PROBLEM TO SOLVE: Reproduce the span that opens at the line containing "Write part 3" and closes at the line containing "OVERLAP = 0.1", both lines included, without alteration and without any other line.

CAD and scene scripts
## start

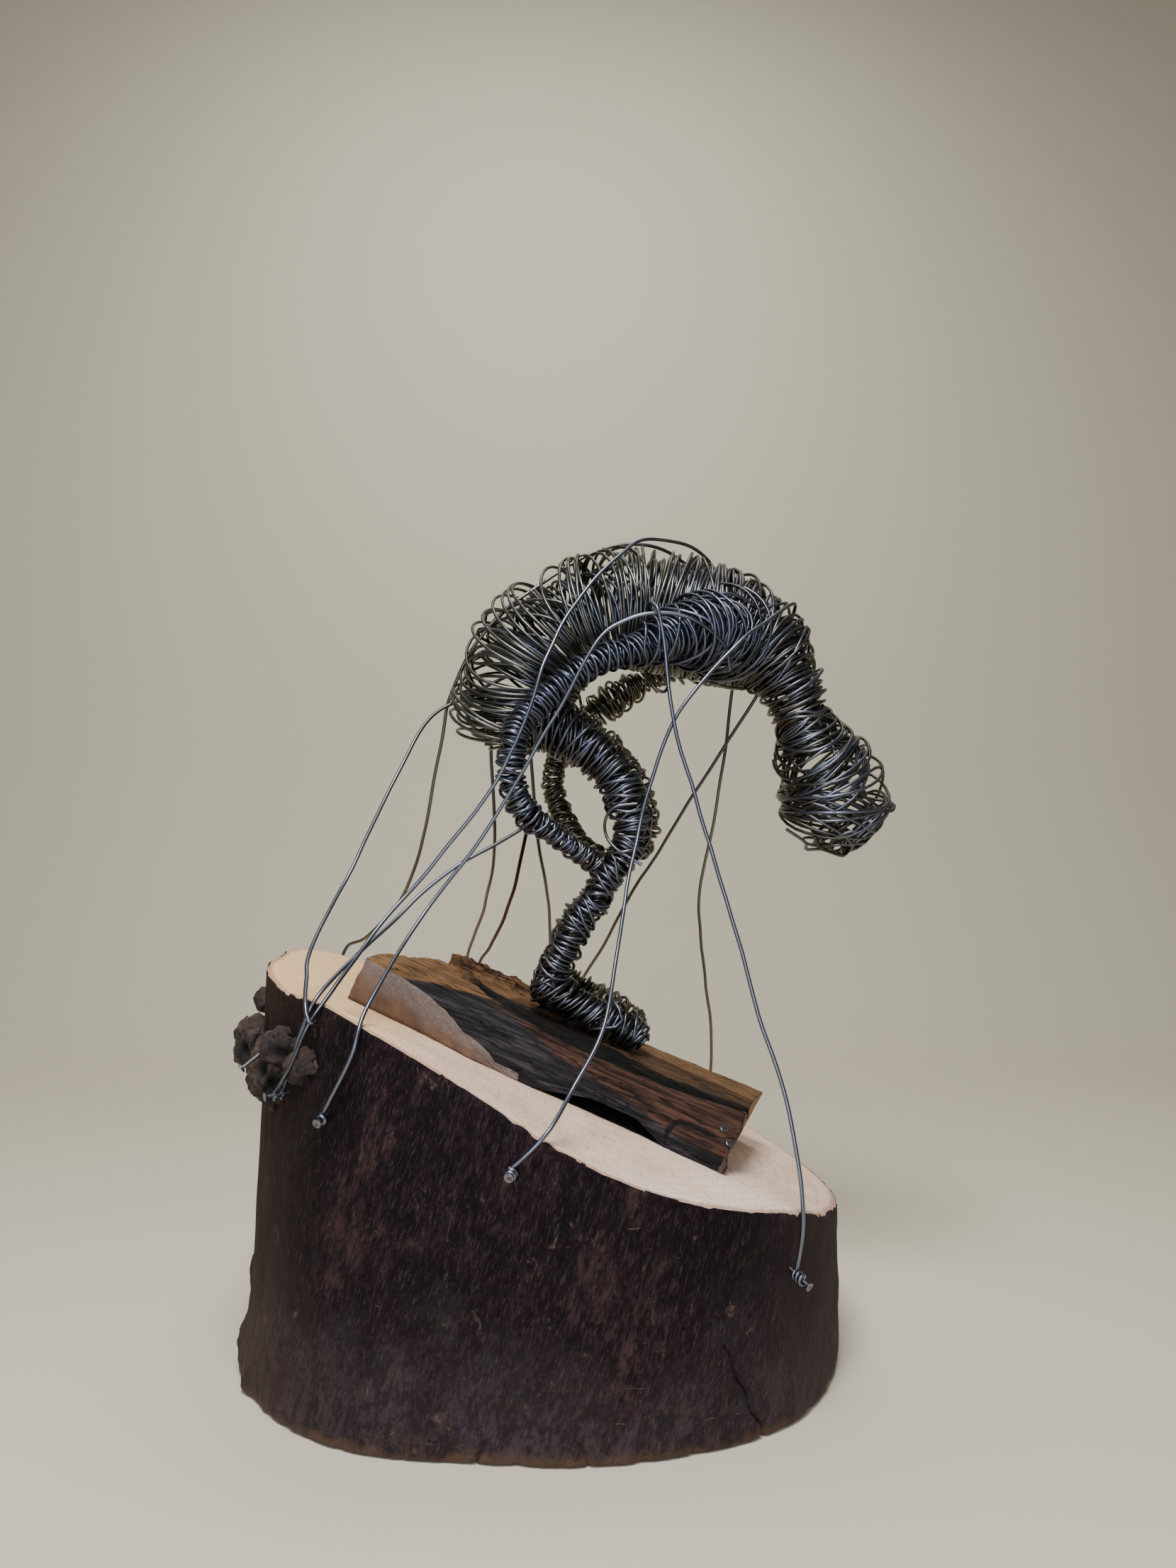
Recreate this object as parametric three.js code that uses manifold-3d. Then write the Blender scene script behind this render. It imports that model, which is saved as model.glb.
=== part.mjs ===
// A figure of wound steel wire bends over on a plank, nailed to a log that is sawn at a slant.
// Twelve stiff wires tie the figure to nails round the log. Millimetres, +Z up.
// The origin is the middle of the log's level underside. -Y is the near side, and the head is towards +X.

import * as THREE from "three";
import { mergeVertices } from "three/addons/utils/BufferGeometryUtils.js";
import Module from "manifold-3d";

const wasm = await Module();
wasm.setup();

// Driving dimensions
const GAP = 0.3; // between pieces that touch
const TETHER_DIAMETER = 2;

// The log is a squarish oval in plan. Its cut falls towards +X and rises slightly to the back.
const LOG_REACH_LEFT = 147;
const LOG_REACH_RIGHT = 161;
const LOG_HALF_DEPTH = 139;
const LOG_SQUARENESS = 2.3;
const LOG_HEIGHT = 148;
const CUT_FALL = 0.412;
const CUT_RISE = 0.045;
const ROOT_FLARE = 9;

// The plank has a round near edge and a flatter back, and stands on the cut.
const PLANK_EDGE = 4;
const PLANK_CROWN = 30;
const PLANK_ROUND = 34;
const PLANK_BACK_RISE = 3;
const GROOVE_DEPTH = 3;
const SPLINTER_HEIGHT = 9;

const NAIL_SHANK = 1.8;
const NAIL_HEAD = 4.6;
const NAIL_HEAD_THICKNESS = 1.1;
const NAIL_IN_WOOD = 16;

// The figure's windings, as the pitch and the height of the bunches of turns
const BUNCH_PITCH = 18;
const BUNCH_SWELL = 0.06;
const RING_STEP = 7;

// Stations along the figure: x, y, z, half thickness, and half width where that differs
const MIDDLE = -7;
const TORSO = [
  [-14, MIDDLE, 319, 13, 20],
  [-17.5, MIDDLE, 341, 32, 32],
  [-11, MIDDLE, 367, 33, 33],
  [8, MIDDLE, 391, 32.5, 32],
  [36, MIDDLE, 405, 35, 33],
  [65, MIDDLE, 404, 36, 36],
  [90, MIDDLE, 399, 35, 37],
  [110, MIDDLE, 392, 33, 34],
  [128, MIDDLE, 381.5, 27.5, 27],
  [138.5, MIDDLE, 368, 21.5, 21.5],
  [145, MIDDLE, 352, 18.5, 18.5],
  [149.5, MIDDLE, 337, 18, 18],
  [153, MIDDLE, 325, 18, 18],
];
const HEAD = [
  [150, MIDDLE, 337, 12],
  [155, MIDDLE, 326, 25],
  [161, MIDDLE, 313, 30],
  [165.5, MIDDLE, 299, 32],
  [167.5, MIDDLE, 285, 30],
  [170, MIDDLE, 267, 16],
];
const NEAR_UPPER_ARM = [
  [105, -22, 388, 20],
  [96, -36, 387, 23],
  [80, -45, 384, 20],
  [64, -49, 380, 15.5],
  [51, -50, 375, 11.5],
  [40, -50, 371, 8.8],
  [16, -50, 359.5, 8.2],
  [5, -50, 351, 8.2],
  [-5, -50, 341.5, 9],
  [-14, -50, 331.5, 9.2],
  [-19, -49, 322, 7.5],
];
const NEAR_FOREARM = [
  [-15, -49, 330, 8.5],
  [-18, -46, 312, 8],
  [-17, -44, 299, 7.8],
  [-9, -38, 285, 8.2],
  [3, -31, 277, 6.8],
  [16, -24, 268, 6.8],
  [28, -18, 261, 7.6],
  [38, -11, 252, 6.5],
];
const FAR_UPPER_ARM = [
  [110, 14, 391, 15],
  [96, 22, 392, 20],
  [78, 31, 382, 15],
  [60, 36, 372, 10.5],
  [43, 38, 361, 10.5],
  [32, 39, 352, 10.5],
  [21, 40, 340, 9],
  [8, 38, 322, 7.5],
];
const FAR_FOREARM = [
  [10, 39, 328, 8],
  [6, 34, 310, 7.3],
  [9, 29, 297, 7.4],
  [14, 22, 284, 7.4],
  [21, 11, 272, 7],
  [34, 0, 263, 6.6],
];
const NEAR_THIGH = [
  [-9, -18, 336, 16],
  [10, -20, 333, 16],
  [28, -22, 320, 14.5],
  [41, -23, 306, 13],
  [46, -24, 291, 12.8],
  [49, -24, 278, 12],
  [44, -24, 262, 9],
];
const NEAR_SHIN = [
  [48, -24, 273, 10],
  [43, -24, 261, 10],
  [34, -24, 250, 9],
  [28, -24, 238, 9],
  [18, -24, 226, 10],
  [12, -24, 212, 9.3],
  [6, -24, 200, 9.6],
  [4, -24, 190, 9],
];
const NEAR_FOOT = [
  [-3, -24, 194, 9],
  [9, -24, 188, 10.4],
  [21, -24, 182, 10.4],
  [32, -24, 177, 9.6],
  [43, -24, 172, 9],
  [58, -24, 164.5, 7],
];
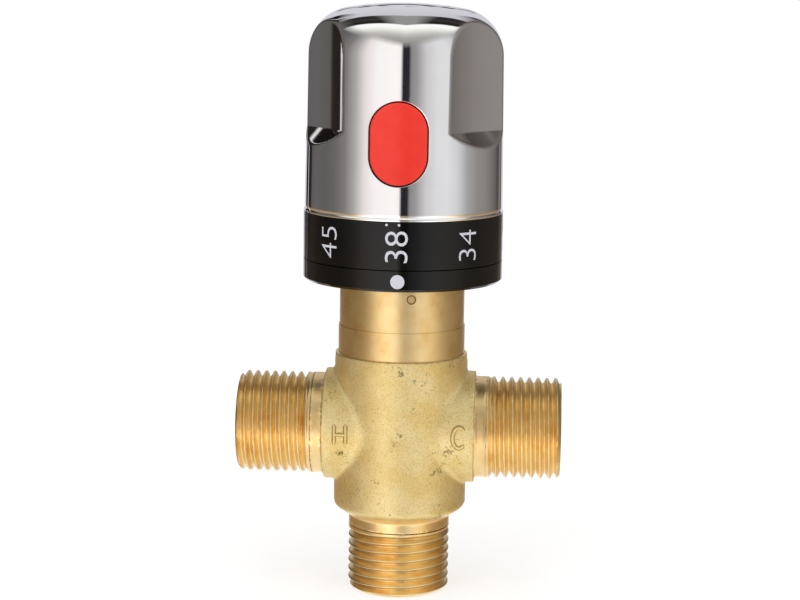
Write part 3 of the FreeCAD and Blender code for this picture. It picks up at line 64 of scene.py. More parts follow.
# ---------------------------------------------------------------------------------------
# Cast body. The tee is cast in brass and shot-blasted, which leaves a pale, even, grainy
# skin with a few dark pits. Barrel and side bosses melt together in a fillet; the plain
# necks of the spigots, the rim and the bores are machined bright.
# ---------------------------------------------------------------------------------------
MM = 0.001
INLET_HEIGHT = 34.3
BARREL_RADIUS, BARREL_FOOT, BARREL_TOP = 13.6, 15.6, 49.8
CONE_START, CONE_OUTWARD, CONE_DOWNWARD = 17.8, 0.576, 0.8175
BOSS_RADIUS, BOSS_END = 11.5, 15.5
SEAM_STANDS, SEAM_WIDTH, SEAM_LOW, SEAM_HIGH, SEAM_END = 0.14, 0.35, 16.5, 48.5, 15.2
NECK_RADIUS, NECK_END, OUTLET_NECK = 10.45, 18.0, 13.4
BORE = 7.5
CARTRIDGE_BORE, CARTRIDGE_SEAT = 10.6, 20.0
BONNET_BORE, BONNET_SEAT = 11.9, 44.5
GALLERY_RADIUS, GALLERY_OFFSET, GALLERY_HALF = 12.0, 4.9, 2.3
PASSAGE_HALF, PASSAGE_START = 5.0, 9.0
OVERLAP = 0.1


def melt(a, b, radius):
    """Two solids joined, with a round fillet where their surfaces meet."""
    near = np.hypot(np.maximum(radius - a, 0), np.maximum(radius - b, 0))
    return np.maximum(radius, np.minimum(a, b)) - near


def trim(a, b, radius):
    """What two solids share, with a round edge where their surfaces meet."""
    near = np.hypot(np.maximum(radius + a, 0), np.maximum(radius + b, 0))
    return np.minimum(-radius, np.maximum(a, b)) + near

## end

ANSWER FOR THE TASK:
Write part 3 of the FreeCAD and Blender code for this picture. It picks up at line 64 of scene.py. More parts follow.
# ---------------------------------------------------------------------------------------
# Cast body. The tee is cast in brass and shot-blasted, which leaves a pale, even, grainy
# skin with a few dark pits. Barrel and side bosses melt together in a fillet; the plain
# necks of the spigots, the rim and the bores are machined bright.
# ---------------------------------------------------------------------------------------
MM = 0.001
INLET_HEIGHT = 34.3
BARREL_RADIUS, BARREL_FOOT, BARREL_TOP = 13.6, 15.6, 49.8
CONE_START, CONE_OUTWARD, CONE_DOWNWARD = 17.8, 0.576, 0.8175
BOSS_RADIUS, BOSS_END = 11.5, 15.5
SEAM_STANDS, SEAM_WIDTH, SEAM_LOW, SEAM_HIGH, SEAM_END = 0.14, 0.35, 16.5, 48.5, 15.2
NECK_RADIUS, NECK_END, OUTLET_NECK = 10.45, 18.0, 13.4
BORE = 7.5
CARTRIDGE_BORE, CARTRIDGE_SEAT = 10.6, 20.0
BONNET_BORE, BONNET_SEAT = 11.9, 44.5
GALLERY_RADIUS, GALLERY_OFFSET, GALLERY_HALF = 12.0, 4.9, 2.3
PASSAGE_HALF, PASSAGE_START = 5.0, 9.0
OVERLAP = 0.1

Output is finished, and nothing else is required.